How To Be Loyal, Rich And Have Fun Too:
The Fun Is Yet To Come

By: Juliette Rouchier and David Hales
Date: 7th October 2003
CPM Report No.: CPM-03-122

Presented at the first international conference of the European Social Simulation Association, Gronigen, the Netherlands, September 2003.



Introduction

Our paper presents a model that has been elaborated to synthesize the first results of a field study and simulations that were led in the artificial societies that were derived. The study is led at the “Marché d’Intérêt National des Arnavaux”, a wholesale fruits and vegetables market, situated near Marseille, and which represents one of the main hubs of supply for retailers. The elaboration of prices takes place through one-to-one interactions along the morning, with only oral information being given to retailers. To elaborate its prices, each wholesale seller competes with all his colleagues of the market and is dependent on its suppliers’ offers. The indirect competitors of all retailers are the supermarket suppliers, which define the average prices Supermarkets use an alternate (and larger) supply chain.

The study of real markets is not extremely developed yet in the economics field (Kirman, 2002). Classical economic analysis deals with ideal prices that ought to appear when certain buyers and sellers, whose reservation prices are known, meet. Reservation price is a key concept in the study of markets: it stands for the minimum price a seller wants to get for the product he is selling (alternatively the maximum price a buyer is willing to give). Once ones knows all the reservation prices, it is indeed possible to know who will be able to exchange and who has expectations that cannot be fulfilled; then to build an offer and demand curve, which intersect at a value called the equilibrium price. A classical approach enables to interrogate the nature of market institutions (institutions can be for example auctions or paired interactions) by evaluating their efficiency, i.e. the total value produced compared to an ideal value with the best possible matching. An other issue is the one of information that is generated for the agents by exchanges that take place: how much does each transaction reveal of the reservation prices of the others (and hence their preferences).

Once one starts to study how information is generated and processed by individuals, it becomes interesting to study markets in real, so that to find out how individuals actually deal with dynamical offers and demands that can be expressed through transactions, price proposals, apparition of shortages. One trend is the study led by behavioural economists, who put people in artificial controlled market settings (Smith, 2002; Rabin, 2002). They observe the proposals and accepted transactions along the time, and can limit and monitor any information circulation. They analyse how prices dynamics can be related to the institution that is chosen to organise the interactions. They use comparison to establish their hypothesis: they observe real actions in different settings, where the quantity and quality of information can vary.
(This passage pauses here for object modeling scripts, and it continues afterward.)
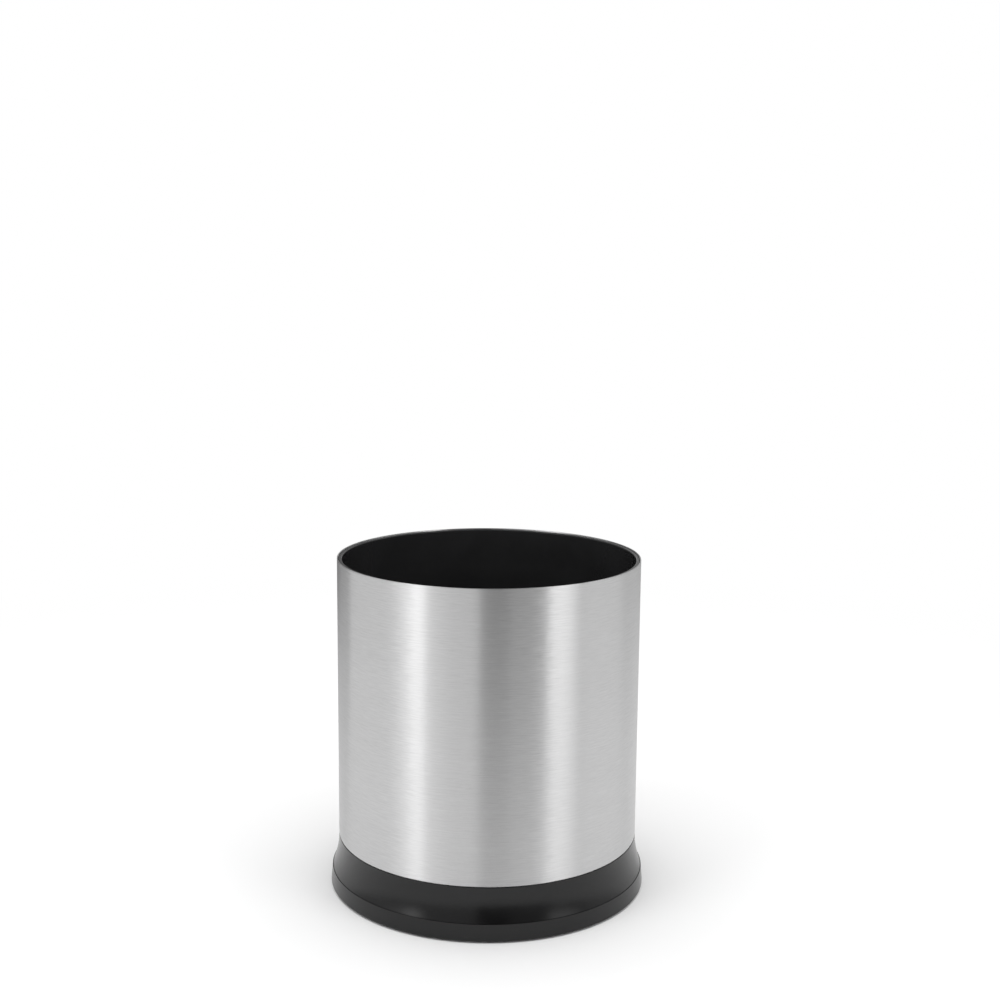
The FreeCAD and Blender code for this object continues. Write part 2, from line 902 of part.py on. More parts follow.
def build():
    """Make the document and return the bodies, one for each piece."""
    doc = FreeCAD.newDocument("utensil_holder")
    fill_sheet(doc)
    turn = "first_panel_degrees"
    base_pan(doc)
    foot_ring(doc)
    race(doc, "lower_race", "seat_top", "lower_centre", 1)
    race_screws(doc, "lower_race_screws", "seat_top", 1)
    pivot_bush(doc)
    ball_cage(doc)
    bearing_balls(doc)
    turntable(doc, turn)
    race(doc, "upper_race", "deck_under", "upper_centre", -1, turn)
    race_screws(doc, "upper_race_screws", "deck_under", -1, turn)
    pivot_washer(doc)
    pan_screw(
        doc,
        "pivot_screw",
        "pivot_shank",
        "pivot_head",
        "pivot_head_height",
        "washer_low",
        "pivot_length",
    )
    steel_sleeve(doc)
    cup = inner_cup(doc, turn)
    cup_bosses(cup)
    pan_screw(
        doc,
        "cup_screws",
        "cup_shank",
        "cup_head",
        "cup_head_height",
        "deck_under",
        "cup_length",
        circle="cup_screw_circle",
        count="cup_screw_count",
        degrees=turn,
    )
    divider_hub(doc, turn)
    pan_screw(doc, "hub_screw", "hub_shank", "hub_head", "hub_head_height", "cup_under", "hub_length")
    for index, letter in enumerate(PANEL_LETTERS):
        divider_wall(doc, letter, f"{turn} + {index * PANEL_STEP_DEGREES}")
    doc.recompute()
    return doc


def check(doc):
    """Stop if any object failed or any piece has no sound shape."""
    for item in doc.Objects:
        if {"Invalid", "Error"} & set(item.State):
            raise ValueError(f"{item.Label} failed: {item.State}")
    for body in doc.findObjects("PartDesign::Body"):
        if body.Shape.isNull() or not body.Shape.isValid():
            raise ValueError(f"{body.Label} has no valid shape")


def write(doc):
    """Write each piece to its own file and print what it holds."""
    os.makedirs("parts", exist_ok=True)
    for body in doc.findObjects("PartDesign::Body"):
        body.Shape.exportStep(f"parts/{body.Label}.step")
        box = body.Shape.optimalBoundingBox()
        print(
            f"{body.Label}: {len(body.Shape.Solids)} solid(s), {body.Shape.Volume:.0f} mm3, "
            f"radius {max(box.XMax, -box.XMin, box.YMax, -box.YMin):.2f}, z {box.ZMin:.2f} to {box.ZMax:.2f}"
        )


model = build()
check(model)
write(model)
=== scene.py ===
"""Looks of the rotating utensil holder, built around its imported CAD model.

The steel sleeve, the mouldings and the lift-out walls are modelled again with smooth, rounded
surfaces and stand for their CAD nodes. The bearing and the screws stay CAD nodes and get their
finishes here. Lengths are metres, Z is up and the origin is on the table under the base.
"""

import json
import logging
import math
from dataclasses import dataclass
from enum import Enum
from typing import Callable, Iterable, NamedTuple, Sequence

import bmesh
import bpy
from mathutils import Matrix, Vector
from mathutils.kdtree import KDTree

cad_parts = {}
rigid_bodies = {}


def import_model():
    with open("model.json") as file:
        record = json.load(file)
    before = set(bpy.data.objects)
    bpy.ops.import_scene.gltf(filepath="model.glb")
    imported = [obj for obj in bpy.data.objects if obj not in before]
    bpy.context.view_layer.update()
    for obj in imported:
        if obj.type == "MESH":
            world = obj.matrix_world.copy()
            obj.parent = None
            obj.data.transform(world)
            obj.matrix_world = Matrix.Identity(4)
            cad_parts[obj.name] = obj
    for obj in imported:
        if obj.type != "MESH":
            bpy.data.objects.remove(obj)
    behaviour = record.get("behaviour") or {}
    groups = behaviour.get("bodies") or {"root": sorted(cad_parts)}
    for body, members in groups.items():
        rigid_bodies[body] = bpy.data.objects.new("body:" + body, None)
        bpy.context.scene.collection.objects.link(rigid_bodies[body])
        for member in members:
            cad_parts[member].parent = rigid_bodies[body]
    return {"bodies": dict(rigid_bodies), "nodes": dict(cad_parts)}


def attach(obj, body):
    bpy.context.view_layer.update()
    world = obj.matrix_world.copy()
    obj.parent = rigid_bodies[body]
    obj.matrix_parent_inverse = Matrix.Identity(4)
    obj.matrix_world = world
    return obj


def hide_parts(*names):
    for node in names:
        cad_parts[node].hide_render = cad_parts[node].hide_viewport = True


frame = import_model()

log = logging.getLogger("utensil_holder")

FULL_TURN = 2 * math.pi
SEED_SIZE = 0.002
SAME_PLACE = 2e-6
WELD_DISTANCE = 1e-7
SMOOTH_ANGLE = math.radians(32)
ROUND_STEPS = 288
PANEL_ANGLES = (90.0, 210.0, 330.0)
WRAP_MAP = "around_and_along"
NOISE_MIDDLE = 0.5
WHITE = (1.0, 1.0, 1.0, 1.0)


class Joining(Enum):
    """What a tool body does to the piece that it meets."""

    ADD = "UNION"
    CUT = "DIFFERENCE"


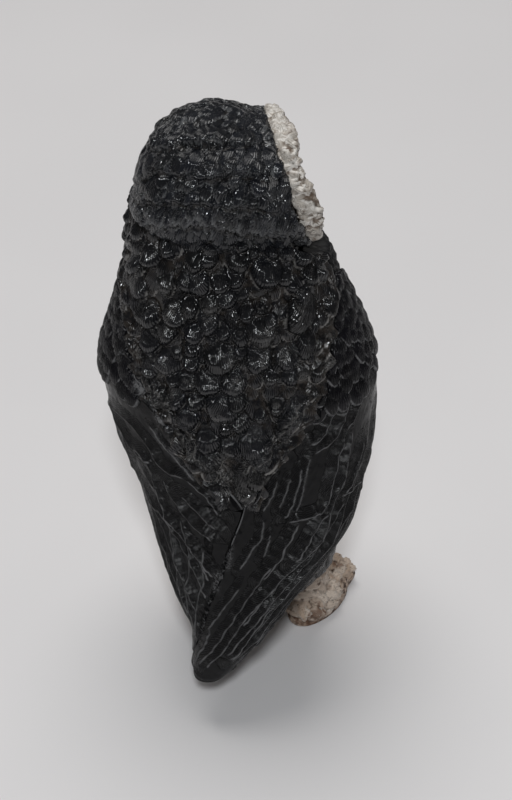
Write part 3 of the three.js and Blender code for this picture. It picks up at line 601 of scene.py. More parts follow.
def back_columns(z):
    """angles and depths across one row of the back: under the left wing, round the free edge of the mantle, over, and back"""
    y0, d = bodyF(z)[1], bodyF(z)[2] - bodyF(z)[1]
    k = math.asin(np.clip((0.65 - y0) / (d if 0.65 >= y0 else max(y0 - bodyF(z)[3], .1)), -1, 1))
    A, B = math.degrees(k), 180 - math.degrees(k)
    open_top = float(smooth(74.2, 77.0, z))
    ap = float(smooth(42.6, 44.2, z)) * (1 - open_top)
    wide = max(open_top, float(smooth(42.4, 39, z)))
    dL = float(ldF(z)[0]) * (1 - wide) + (A + 3) * wide
    dR = float(rdF(z)[0]) * (1 - wide) + (B - 3) * wide
    sc = lambda ph: 2.0 + 1.5 * abs(math.sin(z * 0.82 + ph)) + 0.5 * math.sin(z * 2.3 + ph)
    mid, hw = (dL + dR) / 2, max((dR - dL) / 2, 3.5 + 10.5 * float(smooth(41.5, 50.0, z)))
    eL, eR = max(mid - hw - ap * sc(0.3), A + 1.0), min(mid + hw + ap * sc(1.7), B - 1.0)
    n0, nf, n2 = int(30 * DEN), 5, int(240 * DEN)
    main = np.linspace(eL, eR, n2)
    thick = float(wing_t(1.0, z)) + 0.45
    under = thick * (1 - open_top) + 1.15 * open_top
    edge = ap * (float(woff(z)) - 0.38) + (1 - ap) * (1.15 if z > 43 else under)
    edge = edge * (1 - open_top) + 1.15 * open_top
    w = np.maximum(smooth(7.0, 0.5, main - eL), smooth(7.0, 0.5, eR - main))
    mo = 1.15 * (1 - w) + edge * w
    if z < 42.6:                    # wholly under the wings
        mo = np.full(n2, under)
    lip = edge + 0.34
    inL, inR = mid - hw - 0.3, mid + hw + 0.3
    fL = np.linspace(inL, eL, nf, endpoint=False)
    fR = np.linspace(eR, inR, nf + 1)[1:]
    uL = np.linspace(A, inL, n0, endpoint=False)
    uR = np.linspace(inR, B, n0 + 1)[1:]
    th = np.concatenate([uL, fL, main, fR, uR])
    if ap < 0.02:                   # no free edge on this row: keep the folded columns in order
        fL = np.linspace(min(inL, eL - 0.2), eL, nf, endpoint=False)
        fR = np.linspace(eR, max(inR, eR + 0.2), nf + 1)[1:]
        uL = np.linspace(A, fL[0], n0, endpoint=False)
        uR = np.linspace(fR[-1], B, n0 + 1)[1:]
        th = np.concatenate([uL, fL, main, fR, uR])
        lip = mo[0]
    of = np.concatenate([np.full(n0, under), np.full(nf, lip), mo, np.full(nf, lip), np.full(n0, under)])
    return th, of, n0 + nf, n2, w


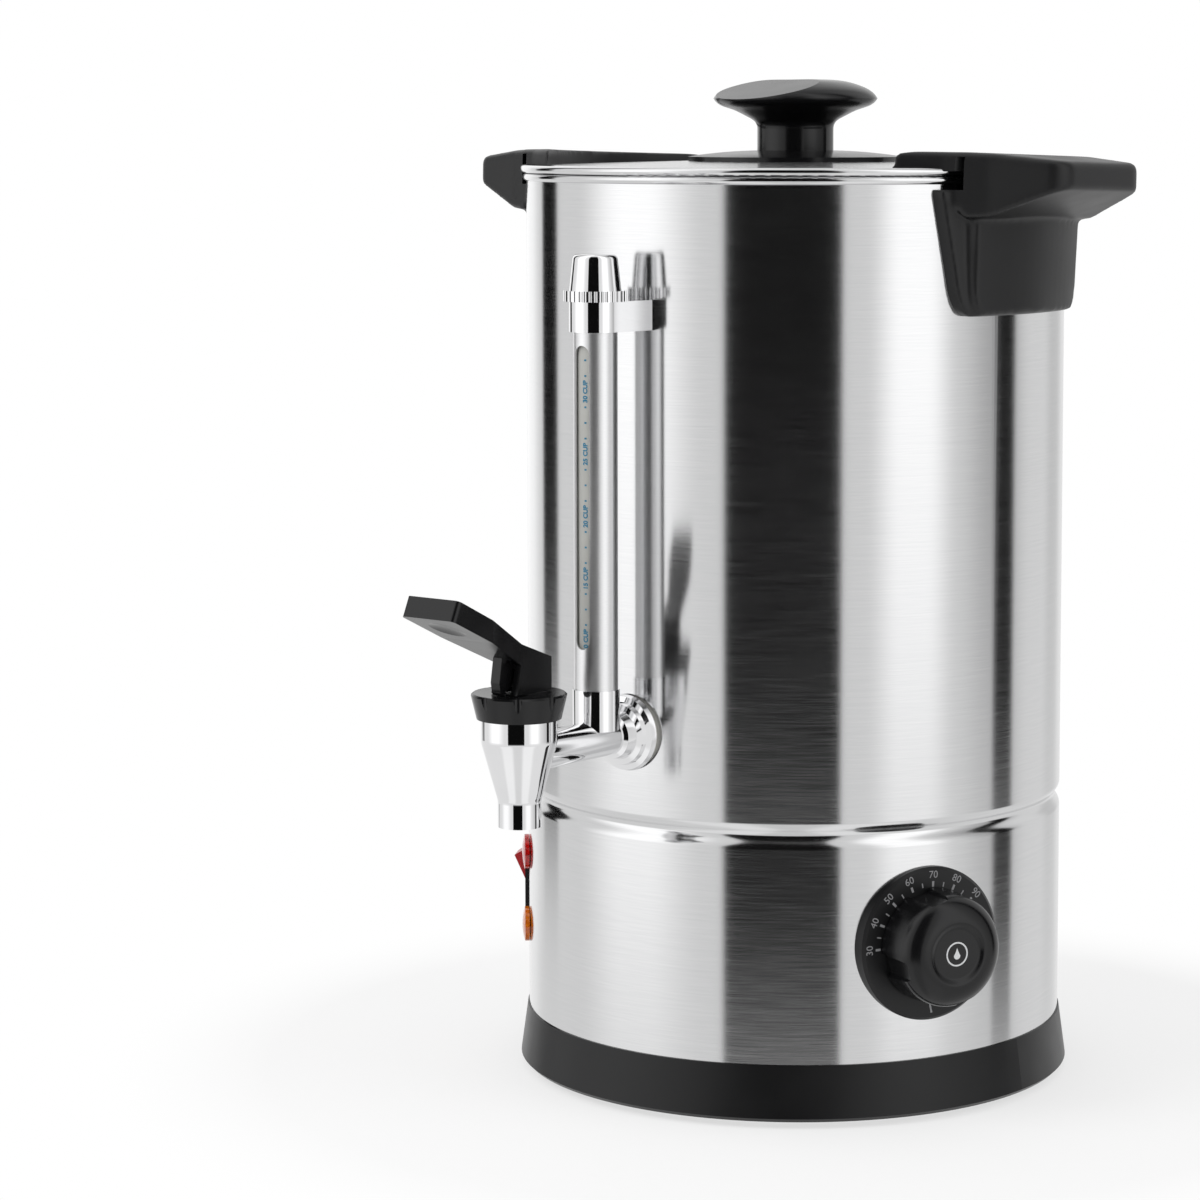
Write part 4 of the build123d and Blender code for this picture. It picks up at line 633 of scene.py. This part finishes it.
def knob_symbol():
    """Printed ring with a drop in it."""
    clear_selection()
    bpy.ops.mesh.primitive_circle_add(vertices=64, radius=RING_RADIUS, fill_type="NGON")
    edit_all()
    bpy.ops.mesh.inset(thickness=RING_WIDTH)
    bpy.ops.mesh.delete(type="FACE")
    bpy.ops.mesh.select_all(action="SELECT")
    bpy.ops.mesh.extrude_region_move(TRANSFORM_OT_translate={"value": (0, 0, PRINT)})
    ring = leave_edit()
    clear_selection()
    bpy.ops.mesh.primitive_circle_add(vertices=32, radius=DROP_RADIUS, fill_type="NGON")
    drop = bpy.context.object
    for vertex in drop.data.vertices:
        rise = max(0.0, vertex.co.y) / DROP_RADIUS
        vertex.co.y += DROP_RADIUS * rise ** 2
        vertex.co.x *= 1 - DROP_TAPER * rise
    shift(drop, (0, -DROP_SINK, PRINT))
    knob_face = furthest("dial_knob", dial_out, dial_centre)
    matrix = facing(dial_centre, dial_across, dial_out, knob_face - DISC_DEPTH)
    settle(join([ring, drop]), "knob_symbol", "dial", scale_white, matrix)


# ==== handles =================================================================
HANDLE_INNER = 104.6 * MM           # round inner edge over the rim
HANDLE_CORNER = 6.5 * MM
GRIP_STATIONS = (                   # from the axis: place, half width, low, high
    (78.0 * MM, 62.5 * MM, 373.4 * MM, 386.9 * MM),
    (105.0 * MM, 47.0 * MM, 373.4 * MM, 386.9 * MM),
    (113.0 * MM, 43.6 * MM, 360.8 * MM, 386.9 * MM),
    (122.0 * MM, 39.6 * MM, 361.6 * MM, 386.6 * MM),
    (150.9 * MM, 29.3 * MM, 373.2 * MM, 383.8 * MM),
)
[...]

Another approach is the study of real markets in their natural environment, where no variable can be controlled. Whereas artificial markets enable to study the actions of individuals undergoing short-time interactions in a market activity, the observation of a living market can help understand which actual use of the official institutions humans develop and how they interact in the long term. Indeed, our interest in this study is to see how individuals adapt to their environment, but also arrange it, so that to be efficient in the long-run (Callon, 1998). This is a very different approach to more classical economy, since the motivational aspects of an everyday life activity has to be reconsidered , being necessarily far different from one shot meetings or an ideal computation based on only monetary preferences. There are indeed numerous ethnographic evidences that economic activities are not based solely on an income optimisation attitude (Sahlins, ; Malinowski, 1922). It is also shown by simulation that the motivations of economic attitude have a impact on global results in an economy (Janssen and Jager, 2001). More specifically, we are here interested in studying the apparition of habits within a certain framework, be them relational or calculative: the shape of these habits and the potential interest they represent for the actors. It is indeed common to stress the importance of networks and of the strategic behaviour of actors regarding these networks on market (Fafchamps and Minten, ?). One of the common interpretation, that we will not follow here, is related to a now classical analysis in economics, which explain the reinforcement of relational link because of their effect on the reduction of transaction costs (Poole et al., 1998).

After performing a field study on the Marché des Arnavaux, organised as a series of observations on the market and of interviews with wholesale sellers and retailers, we decided to structure the results by building a multi-agent model. No economic theory can help us analyse our observation, and only a few results have been focusing on the same type of behavioural and institutional issues, like  (Kirman … ) on the fish market in Marseille. Hence we had to produce our own assumptions on what are the motivations for behaviour for the actors, that are based at the same time on our field study and on sociological books that describe trading activities and networks in the area of Marseille (Taurius, 2002). To see if the more significant cognitive processes we identified can be described in a consistent way, simulating interactions in artificial societies seemed to be a reasonable first step. Afterwards, our aim is to relate our research to a larger methodology which is increasingly used to deal ling with economical or coordination behaviour, “companion modelling” (Bousquet et al. 1999, Rouchier et al., 1998, Barreteau and Bousquet, 2000). The model results will be redirected towards the represented actors, whose remarks help to reconsider the model, and hence help to guarantee the qualitative validation of the model.